The first few years were the most successful for the Bon-Air as newspapers reported the hotel catering to “fashionable guests” and hosting benefits for local charities where dining, dancing and vaudeville performances were on the bill of fare. The Manloves paid to have a road built across the marshland from Escalle and constructed a drawbridge over Corte Madera Creek, both of which eased transportation to and from their establishment. The hotel also took part in the 1906 “illuminated water carnival” when thousands came to see boats parade up the creek, fully lit with Japanese lanterns. The Escalle vineyard, nearby homes and all the arks along the creek were similarly illuminated and visitors ended the evening festivities with dining and dancing at the hotel.

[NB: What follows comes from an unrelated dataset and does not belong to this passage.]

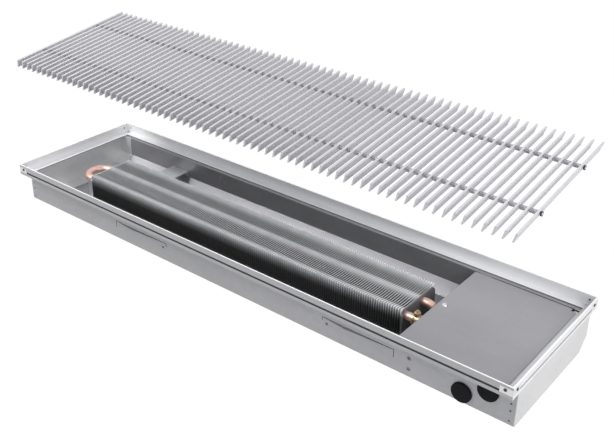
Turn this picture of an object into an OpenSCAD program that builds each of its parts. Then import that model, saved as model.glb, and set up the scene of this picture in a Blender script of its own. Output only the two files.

In 1908 Margaret became the proprietor of a new hotel in San Francisco, The Cadillac, on the corner of Eddy & Leavenworth. With her energies now split between the two, she began looking for others to lease the Marin hotel. By 1912 the Bon-Air had been managed by several other hoteliers when the partnership of Alfred Kreough and John Webster took out a 10-year lease. Within weeks the two were literally at each other’s throats, with Kreough swearing out a warrant of assault on his partner and the papers reporting that the frequent friction between the two, “necessarily injures the popularity of the resort.”
Before their partnership dissolved, the recently constructed salt-water pool leaked and had to be drained and re-cemented. The following year, as 200 opening night guests were being seated for dinner, Marin County Deputy Sheriff, Oscar Emerald and “his posse” raided the hotel and carried away most of the movable furniture, including the bar, enforcing a court order for non-payment of a $2,000 debt. Soon after, the hotel had its liquor license revoked for serving minors during a July 4th celebration.
In 1914, The Bank and Trust Company of Tomales having already foreclosed on the property sold off the furniture and the hotel closed permanently. The bank sold the property in 1918 to Archbishop Hanna of the Catholic diocese for $20,000 whose 700-acre property abutted the land. There were caretakers living on the land when the hotel caught fire and burned to the ground in the early 1920s.